- AIM OF THE TASK:
Beneath this instruction is a block of data; output from it exactly the lines that run from the one containing "for side in" through the one containing "# material with", inclusive.

- DATASET EXCERPT:

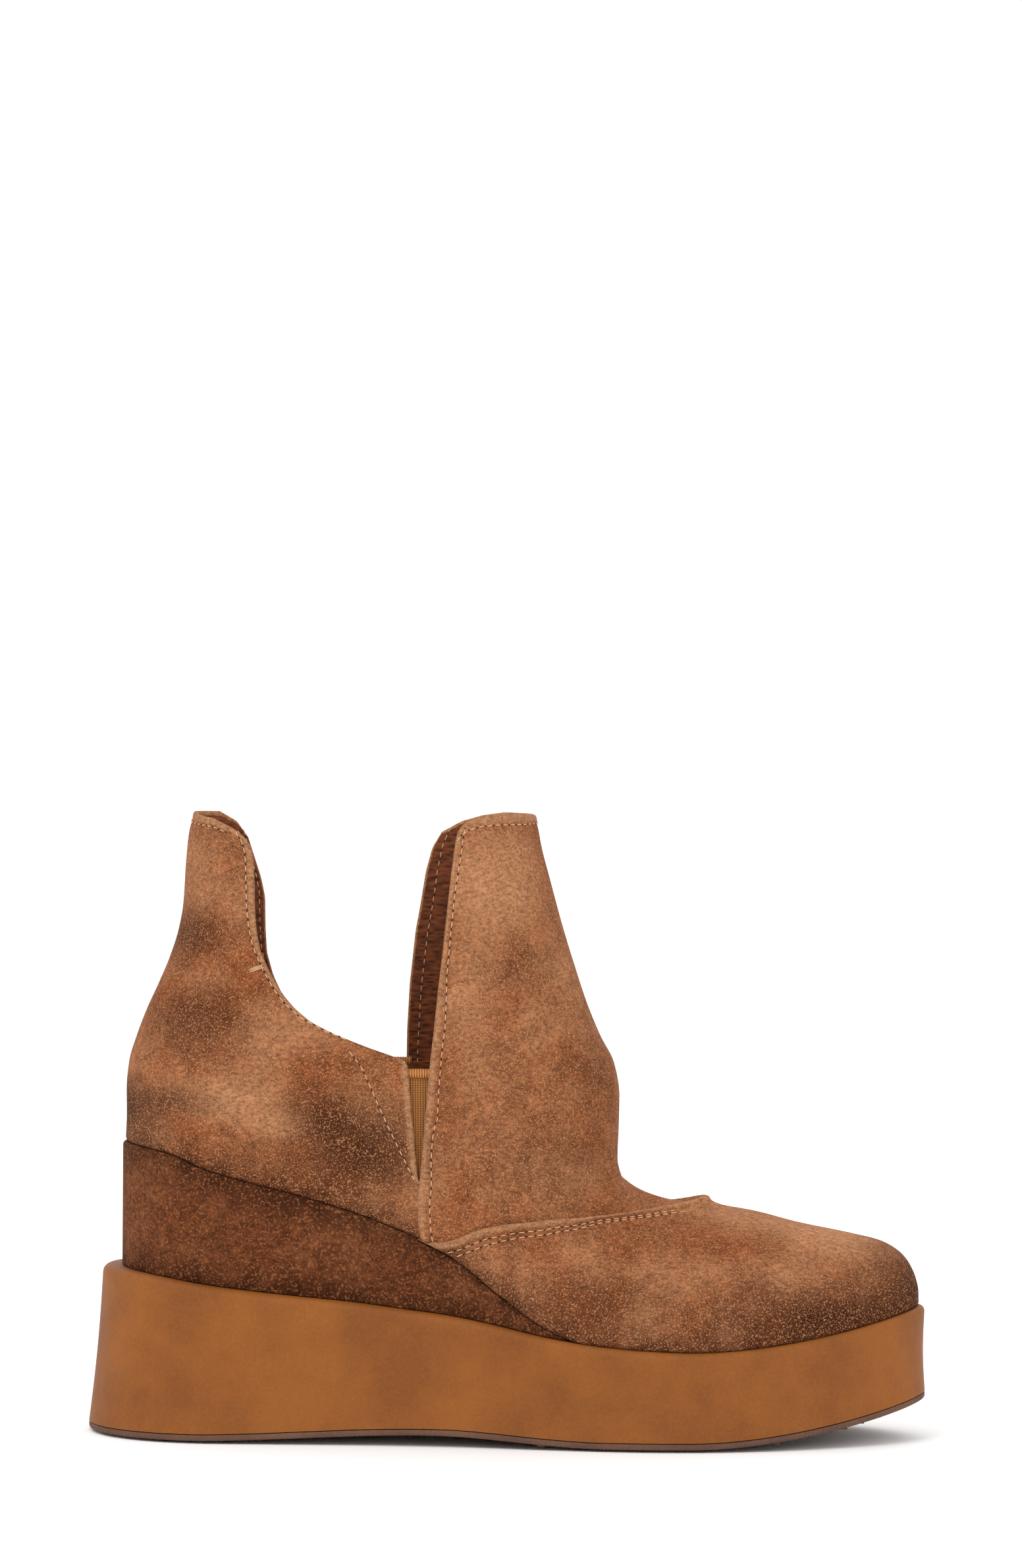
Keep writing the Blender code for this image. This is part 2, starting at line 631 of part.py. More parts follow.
def far_corners(first_x, last_x):
    """Corners that close an outline far above, behind and below the upper."""
    top = float(seat(HEEL_X)) + COLLAR_RISE + 3 * OVERRUN
    rear = HEEL_X - 4 * OVERRUN
    return [(last_x, top), (rear, top), (rear, -OVERRUN), (first_x, -OVERRUN)]


def collar_cutter(side, low_y, high_y, cutters):
    """What is open on one side: over the heel tab, between it and the shaft, the notch, over the shaft."""
    tip_x, tip_z = pattern_point(side.tip)
    foot = [(tip_x - NOTCH_FOOT / 2, tip_z), (tip_x + NOTCH_FOOT / 2, tip_z)]
    above = float(seat(HEEL_X)) + COLLAR_RISE + 3 * OVERRUN
    outline = [(HEEL_X - OVERRUN, above), (HEEL_X - OVERRUN, pattern_point((0.0, TAB_PASS))[1])]
    outline += pattern_line(side.tab_and_floor) + foot + pattern_line(side.shaft_rear)
    outline += [(THROAT_X + OVERRUN, pattern_point((0.0, SHAFT_PASS))[1]), (THROAT_X + OVERRUN, above)]
    return side_prism("collar_" + side.name, outline, low_y, high_y, cutters)


def quarter_cutter(side, low_y, high_y, cutters):
    """All that lies behind the front panel's rear edge on one side."""
    low, high = PANEL_HEIGHTS
    spare = [(forward - PANEL_SPARE, up) for forward, up in side.shaft_rear if low < up < high]
    edge = pattern_line(side.panel_rear)[::-1] + pattern_line(spare)
    outline = edge + far_corners(edge[0][0], edge[-1][0])
    return side_prism("behind_panel_" + side.name, outline, low_y, high_y, cutters)


def make_upper(parts, cutters):
    """The forms are combined first and trimmed last. Each runs past the trims by a length of its own."""
    upper = make_form("upper", 0.0, OVERRUN, parts)
    panel = make_form("panel_form", LAP, 0.9 * OVERRUN, cutters)
    vamp = make_form("vamp_form", 2 * LAP, 0.8 * OVERRUN, cutters, LIP_RISE)
    inside = make_form("inner_form", -WALL, 1.1 * OVERRUN, cutters)
    behind = []
    open_sides = []
    for side, low_y, high_y in ((LATERAL, -CUT_REACH, OVERLAP), (MEDIAL, -OVERLAP, CUT_REACH)):
        behind.append(quarter_cutter(side, low_y, high_y, cutters))
        open_sides.append(collar_cutter(side, low_y, high_y, cutters))
    for lateral, medial in (behind, open_sides):
        combine(lateral, medial, "UNION")
    combine(panel, behind[0], "DIFFERENCE")
    lap = pattern_line(LAP_LINE)
    above_lap = lap + far_corners(lap[0][0], lap[-1][0])
    combine(vamp, side_prism("above_lap", above_lap, -CUT_REACH, CUT_REACH, cutters), "DIFFERENCE")
    combine(upper, panel, "UNION")
    combine(upper, vamp, "UNION")
    combine(upper, inside, "DIFFERENCE")
    x = np.linspace(HEEL_X - OVERRUN, TOE_X + OVERRUN, SEAT_POINTS)
    under = list(zip(x, seat(x) + CLEARANCE)) + [(x[-1], -OVERRUN), (x[0], -OVERRUN)]
    combine(upper, side_prism("under_upper", under, -CUT_REACH, CUT_REACH, cutters), "DIFFERENCE")
    combine(upper, open_sides[0], "DIFFERENCE")
    return upper


def level_and_share(x, z):
    """The level and share of the outer form's point that shows at x and z in the side view."""
    low = np.zeros_like(x)
    high = np.ones_like(x)
    for _ in range(SEARCH_STEPS):
        level = (low + high) / 2
        back_x = back_end(level)[0]
        front_x = front_end(level)[0]
        share = np.clip((x - back_x) / (front_x - back_x), 0.0, 1.0)
        too_low = on_upper(level, share, -1)[..., 2] < z
        low = np.where(too_low, level, low)
        high = np.where(too_low, high, level)
    return level, share


def make_gore(side, collection):
    """An elastic panel inside the notch, as wide as the notch and a margin on both sides."""
    tip_x, tip_z = pattern_point(side.tip)
    rear_x = pattern_point(side.tab_and_floor[-1])[0]
    front_x, front_z = pattern_point(side.shaft_rear[0])
    up = np.linspace(0.0, 1.0, GORE_ROWS)[:, None]
    across = np.linspace(0.0, 1.0, GORE_COLUMNS)[None, :]
    low_z = tip_z - GORE_MARGIN / 2
    z = low_z + (front_z - low_z) * up + 0.0 * across
    left = (tip_x - GORE_MARGIN / 2) * (1 - up) + (rear_x - GORE_MARGIN) * up
    right = (tip_x + GORE_MARGIN / 2) * (1 - up) + (front_x + GORE_MARGIN) * up
    x = left + (right - left) * across
    level, share = level_and_share(x, z)
    place = on_upper(level, share, side.sign)
    out = np.cross(np.gradient(place, axis=1), np.gradient(place, axis=0))
    out /= np.linalg.norm(out, axis=2)[..., None]
    out *= np.sign(out[..., 1:2]) * side.sign
    outer = place - out * (WALL + GORE_CLEARANCE)
    inner = outer - out * GORE_THICKNESS
    vertices = np.concatenate((outer.reshape(-1, 3), inner.reshape(-1, 3)))
    size = GORE_ROWS * GORE_COLUMNS
    numbers = np.arange(size).reshape(GORE_ROWS, GORE_COLUMNS)
    faces = []
    for row in range(GORE_ROWS - 1):
        for col in range(GORE_COLUMNS - 1):
            quad = [int(numbers[row + r, col + c]) for r, c in ((0, 0), (0, 1), (1, 1), (1, 0))]
            faces.append(quad)
            faces.append([size + corner for corner in reversed(quad)])
    border = [*numbers[0], *numbers[1:, -1], *numbers[-1, -2::-1], *numbers[-2:0:-1, 0]]
    border = [int(corner) for corner in border]
    for corner, after in zip(border, border[1:] + border[:1]):
        faces.append((after, corner, size + corner, size + after))
    gore = new_object("gore_" + side.name, vertices, faces, collection)
    make_faces_point_out(gore)
    return gore


def main():
    for thing in list(bpy.data.objects):
        bpy.data.objects.remove(thing, do_unlink=True)
    parts = bpy.data.collections.new("wedge_ankle_boot")
    cutters = bpy.data.collections.new("cutters")
    bpy.context.scene.collection.children.link(parts)
    bpy.context.scene.collection.children.link(cutters)
    finishes = {name: material(name) for name in FINISHES}
    dress(make_outsole(parts), finishes["rubber"])
    dress(make_platform(parts), finishes["foam"])
    dress(make_wedge(parts), finishes["dark_suede"])
    dress(make_insole(parts), finishes["lining"])
    dress(make_upper(parts, cutters), finishes["suede"])
    for side in (LATERAL, MEDIAL):
        dress(make_gore(side, parts), finishes["elastic"])
    for cutter in cutters.objects:
        cutter.hide_render = True
        cutter.display_type = "WIRE"


main()
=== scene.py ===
# %% [markdown]
# A wedge ankle boot in burnished suede, seen from its outer side with the toe to the right. Its
# upper is open between a heel tab and a tall front, so the far side's lining shows through.
#
# The solid part is already packed and fixed. This script dresses it: every visible piece is made
# again as a finer mesh that follows the same form, and gets the finish of its real material.
# Lengths are in metres, +X points to the toe, -Y to the outer side and +Z up.

# %% Load the part as a fixed frame
import math
from collections import namedtuple

import bmesh
import bpy
import numpy as np
from mathutils import Matrix


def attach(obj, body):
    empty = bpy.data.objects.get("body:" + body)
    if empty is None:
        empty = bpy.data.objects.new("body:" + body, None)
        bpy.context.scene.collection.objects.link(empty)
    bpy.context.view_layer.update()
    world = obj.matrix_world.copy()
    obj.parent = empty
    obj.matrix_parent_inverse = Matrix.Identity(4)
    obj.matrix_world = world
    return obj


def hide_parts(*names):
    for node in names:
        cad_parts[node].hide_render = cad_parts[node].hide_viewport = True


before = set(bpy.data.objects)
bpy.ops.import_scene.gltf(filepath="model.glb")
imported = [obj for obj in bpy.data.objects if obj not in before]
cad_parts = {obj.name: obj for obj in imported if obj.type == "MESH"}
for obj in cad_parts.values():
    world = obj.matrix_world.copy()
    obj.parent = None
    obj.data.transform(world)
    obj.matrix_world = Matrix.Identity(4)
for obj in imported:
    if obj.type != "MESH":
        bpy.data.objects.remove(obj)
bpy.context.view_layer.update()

MM = 0.001
print("Nodes of the part:", sorted(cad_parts))

# %% [markdown]
# Two helpers serve every material. Colours are written as the hex values that a screen shows, and
# one function turns them to the linear values that shaders read. The other adds a node to a
# material with its settings, its input values and its links in one call.

# %% Helpers for colours and nodes
def colour(code):
    """The linear colour of a hex value such as #b07a50."""
    shares = [int(code[place : place + 2], 16) / 255 for place in (1, 3, 5)]
    linear = [s / 12.92 if s <= 0.04045 else ((s + 0.055) / 1.055) ** 2.4 for s in shares]
    return (*linear, 1.0)


def add_node(tree, kind, inputs=None, **settings):
    """A new node. An input is a value, or another node's output socket to link."""
    node = tree.nodes.new(kind)
    for name, value in settings.items():
        setattr(node, name, value)
    for name, value in (inputs or {}).items():
        if isinstance(value, bpy.types.NodeSocket):
            tree.links.new(value, node.inputs[name])
        else:
            node.inputs[name].default_value = value
    return node


print("Saddle brown is", [round(value, 3) for value in colour("#8b5a2b")])

# %% [markdown]
# The photograph is a catalogue picture: a long lens, almost level with the shoe and a few degrees
# round to the toe. The camera stands where the shoe's known sizes put it. Its framing comes from
# one fact: where the middle of the sole touches the floor in the picture.

# %% Camera
IMAGE_HEIGHT = 2380
CAMERA_AZIMUTH = math.radians(3.0)     # round from the outer side towards the toe
CAMERA_DISTANCE = 2.2
CAMERA_HEIGHT = 0.27
CAMERA_ROLL = math.radians(0.45)
PIXEL = 0.2076 * MM                    # size of a pixel at the shoe
FLOOR_PIXEL_ROW = 2175                 # where the middle of the sole meets the floor
SENSOR = 36.0

focal_pixels = CAMERA_DISTANCE / PIXEL
drop = math.atan((FLOOR_PIXEL_ROW - IMAGE_HEIGHT / 2) / focal_pixels)
pitch = math.atan2(CAMERA_HEIGHT, CAMERA_DISTANCE) - drop
camera_data = bpy.data.cameras.new("camera")
camera_data.sensor_fit = "VERTICAL"
camera_data.sensor_height = SENSOR
camera_data.lens = focal_pixels / IMAGE_HEIGHT * SENSOR
camera_data.clip_start = 0.05
camera_data.clip_end = 20.0
camera = bpy.data.objects.new("camera", camera_data)
bpy.context.scene.collection.objects.link(camera)
camera.matrix_world = (
    Matrix.Rotation(CAMERA_AZIMUTH, 4, "Z")
    @ Matrix.Translation((0.0, -CAMERA_DISTANCE, CAMERA_HEIGHT))
    @ Matrix.Rotation(math.pi / 2 - pitch, 4, "X")
    @ Matrix.Rotation(CAMERA_ROLL, 4, "Z")
)
bpy.context.scene.camera = camera
print("Lens", round(camera_data.lens, 1), "mm, looking down", round(math.degrees(pitch), 2), "degrees")

# %% [markdown]
# The light is that of a white photo box: bright walls all round, a broad soft light above and in
# front of the shoe, a weaker one behind it, and a pale floor that throws light back up.

# %% Light and floor
def area_light(name, place, turn, size, power):
    data = bpy.data.lights.new(name, "AREA")
    data.shape = "RECTANGLE"
    data.size, data.size_y = size
    data.energy = power
    light = bpy.data.objects.new(name, data)
    light.location = place
    light.rotation_euler = [math.radians(angle) for angle in turn]
    bpy.context.scene.collection.objects.link(light)
    return light


area_light("key", (-0.55, -0.95, 1.25), (40, 0, -30), (0.9, 0.7), 8.0)
area_light("fill", (1.0, -1.0, 0.6), (68, 0, 45), (0.9, 0.9), 2.0)
area_light("rim", (0.1, 1.0, 1.0), (-48, 0, 0), (1.2, 0.6), 4.0)

bpy.context.scene.view_settings.view_transform = "Standard"     # so that white stays white
WALLS = "#ffffff"
world = bpy.data.worlds.new("photo box")
world.use_nodes = True
walls = world.node_tree.nodes["Background"]
walls.inputs["Color"].default_value = colour(WALLS)
walls.inputs["Strength"].default_value = 1.08
bpy.context.scene.world = world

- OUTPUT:
    for side in (LATERAL, MEDIAL):
        dress(make_gore(side, parts), finishes["elastic"])
    for cutter in cutters.objects:
        cutter.hide_render = True
        cutter.display_type = "WIRE"


main()
=== scene.py ===
# %% [markdown]
# A wedge ankle boot in burnished suede, seen from its outer side with the toe to the right. Its
# upper is open between a heel tab and a tall front, so the far side's lining shows through.
#
# The solid part is already packed and fixed. This script dresses it: every visible piece is made
# again as a finer mesh that follows the same form, and gets the finish of its real material.
# Lengths are in metres, +X points to the toe, -Y to the outer side and +Z up.

# %% Load the part as a fixed frame
import math
from collections import namedtuple

import bmesh
import bpy
import numpy as np
from mathutils import Matrix


def attach(obj, body):
    empty = bpy.data.objects.get("body:" + body)
    if empty is None:
        empty = bpy.data.objects.new("body:" + body, None)
        bpy.context.scene.collection.objects.link(empty)
    bpy.context.view_layer.update()
    world = obj.matrix_world.copy()
    obj.parent = empty
    obj.matrix_parent_inverse = Matrix.Identity(4)
    obj.matrix_world = world
    return obj


def hide_parts(*names):
    for node in names:
        cad_parts[node].hide_render = cad_parts[node].hide_viewport = True


before = set(bpy.data.objects)
bpy.ops.import_scene.gltf(filepath="model.glb")
imported = [obj for obj in bpy.data.objects if obj not in before]
cad_parts = {obj.name: obj for obj in imported if obj.type == "MESH"}
for obj in cad_parts.values():
    world = obj.matrix_world.copy()
    obj.parent = None
    obj.data.transform(world)
    obj.matrix_world = Matrix.Identity(4)
for obj in imported:
    if obj.type != "MESH":
        bpy.data.objects.remove(obj)
bpy.context.view_layer.update()

MM = 0.001
print("Nodes of the part:", sorted(cad_parts))

# %% [markdown]
# Two helpers serve every material. Colours are written as the hex values that a screen shows, and
# one function turns them to the linear values that shaders read. The other adds a node to a
# material with its settings, its input values and its links in one call.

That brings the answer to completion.